Lejos no necesariamente son 10.000 kilómetros. Pueden ser 50 y parece que las respuestas a la pregunta serían las mismas.
De la encuesta hecha entre amigos que se fueron lejos y que los que se fueron cerca recibí respuestas similares.
Los hijos se van lejos para probar que pueden, o sólo para experimentar aquello que consideran un ideal, el cual tomaron entre sus manos y quieren ver cómo funciona. Algunos fueron, vieron y volvieron.
Más me llamó la atención que quienes emigraron del pueblo a la ciudad contaron que fueron tildados de traidores; que sus padres les dijeron que ya volverían con el caballo cansado, aunque eso nunca ocurrió.
Los varones que se mudaron a la ciudad dieron vuelta el mandato que ordenaba que la mujer debía seguir al hombre ya que ellos siguieron a sus mujeres al casarse e instalarse en la ciudad adonde ellas vivían.
Los hijos de esos hombres también mamaron ese desarraigo. No hay conducta que nos marque a fuego que no sea transmitida a nuestros hijos. Para bien o para mal.
Si lo pienso ahora, mi hijo se fue a 10.000 kilómetros de esta ciudad, mientras que mi hermano ya lo había hecho hace años yéndose Nueva York a 8.500 kilómetros de casa: y mi hermana a Miami a 7.000 kilómetros.
Al final la mía es una familia de emigrantes, mientras yo elegí estar en el mismo sitio.
Así es como sucede que cuando nacen los hijos, los abuelos no los frecuentan y algunos te hacen sentir que sos vos el que se fue y los dejaste.
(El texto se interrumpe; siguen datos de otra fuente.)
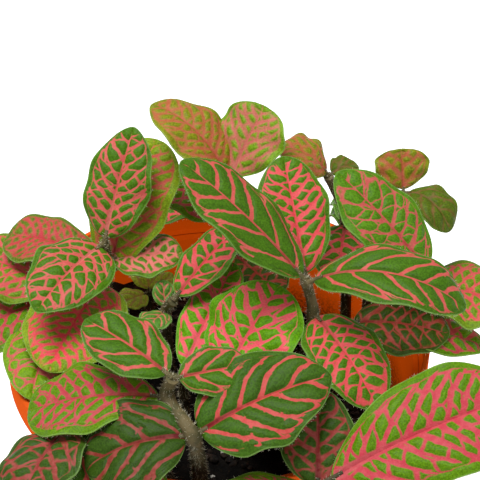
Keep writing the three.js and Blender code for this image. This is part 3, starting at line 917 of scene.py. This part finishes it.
def blade(leaf, node, index):
    """A blade and its margins: a fine grid laid along its midrib, with its vein map, then made thick."""
    length, width, finish = leaf[2], leaf[3], LOOKS[leaf[7]]
    rows = max(LEAST_ROWS, round(length / CELL))
    columns = 2 * max(LEAST_COLUMNS, round(width / CELL / 2))
    deselect()
    bpy.ops.mesh.primitive_grid_add(x_subdivisions=columns, y_subdivisions=rows, size=2)
    piece = bpy.context.object
    mesh = piece.data
    flat = np.empty(len(mesh.vertices) * 3)
    mesh.vertices.foreach_get("co", flat)
    flat = flat.reshape(-1, 3)

    # v runs across the blade from -1 to 1 and s along it from 0 to 1, with finer rows at both ends
    v = flat[:, 0]
    share = np.clip((flat[:, 1] + 1) / 2, 0, 1)
    s = (1 - END_EASE) * share + END_EASE * (1 - np.cos(np.pi * share)) / 2
    t = np.abs(v)

    chance = random.Random(index + 1)
    phase, waver = chance.random(), chance.uniform(*MARGIN_WAVER)
    shares, places = midrib(node, leaf)
    centre = np.stack([np.interp(s, shares, places[:, k]) for k in range(3)], axis=1)
    _, side, up = leaf_axes(leaf, s)
    half = half_width(leaf, s)
    turned = 2 * np.pi * (MARGIN_WAVES * s + phase + MARGIN_SIDES * (v > 0))
    half = half * (1 + waver * np.sin(turned) * np.sin(np.pi * s))

    # Side veins run out and forward; a row is counted from each of them to the next
    pairs = max(LEAST_PAIRS, round(length / finish["spacing"]))
    slope, curl = STRAIGHT if finish["reach"] > LONG_REACH else ARCHED
    start = s - half / length * (slope * t + curl * t**3)
    start = np.where(start < 0, start * BASE_ROWS, start)
    turned = 2 * np.pi * (UNEVEN_WAVES * s + phase)
    row = pairs * (start + UNEVEN * np.sin(turned)) + phase
    gap = length / pairs / (1 + UNEVEN * 2 * np.pi * UNEVEN_WAVES * np.cos(turned))
    gap = gap / np.sqrt(1 + (slope + 3 * curl * t**2) ** 2)

    # The blade is folded, arched, rippled along its margins, quilted between its veins and grooved
    wave = np.sin(2 * np.pi * RIPPLES * s + index * RIPPLE_TURN + np.where(v > 0, RIPPLE_SIDES, 0))
    lift = half * (FOLD * t - ARCH * t**2 + RIPPLE * t**2 * wave)
    fade = np.clip((1 - t) * QUILT_FADE, 0, 1) * np.clip(t * half / QUILT_START, 0, 1)
    quilt = 0.5 - 0.5 * np.cos(2 * np.pi * (row + np.where(v > 0, SIDE_SHIFT, 0)))
    lift += QUILT * quilt * fade * np.sin(np.pi * s)
    lift -= GROOVE * np.exp(-((t * half / GROOVE_WIDTH) ** 2)) * (1 - GROOVE_TAPER * s)
    points = centre + side * (half * v)[:, None] + up * lift[:, None]
    mesh.vertices.foreach_set("co", (points * MM).ravel())
    # Every few points of both margins, for the fringe
    margins = []
    for edge in (v < -0.999, v > 0.999):
        line = points[edge][np.argsort(s[edge])][::FRINGE_STEP]
        margins.append(([Vector(place) for place in line], [BLADE_THICKNESS / 2] * len(line)))

    corners = np.empty(len(mesh.loops), dtype=np.int32)
    mesh.loops.foreach_get("vertex_index", corners)
    starts = np.empty(len(mesh.polygons), dtype=np.int32)
    mesh.polygons.foreach_get("loop_start", starts)
    # Each half of each blade counts its rows from a number of its own
    right = np.repeat(np.add.reduceat(v[corners], starts) > 0, 4)
    seed = ROW_SEEDS * (index + 1)
    rows_at = row[corners] + np.where(right, seed + SIDE_SHIFT, -seed)
    mesh.uv_layers[0].name = "Veins"
    mesh.uv_layers["Veins"].data.foreach_set("uv", np.stack([rows_at, t[corners]], axis=1).ravel())
    size = mesh.attributes.new("leaf_size", "FLOAT_VECTOR", "POINT")
    size.data.foreach_set("vector", np.stack([gap, half, s], axis=1).ravel())
    for material in (FACES[leaf[7]], BACKS[leaf[7]]):
        mesh.materials.append(material)
    apply_modifier(piece, "SOLIDIFY", thickness=BLADE_THICKNESS * MM, offset=0, material_offset=1)
    smooth(piece, 50)
    return piece, margins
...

Por suerte no fue el caso de mis padres que nunca reclamaron esas migraciones; y en mi caso, si bien no me gustaba que mi hijo se fuera -lo cual lo conversamos-, lo apoyé en su proyecto y luego de un tiempo lo fui a visitar.
Los entrevistados dijeron que lloraron esa migración. Que los 50 kilómetros que los separaba de su pueblo parecieron siempre 10.000.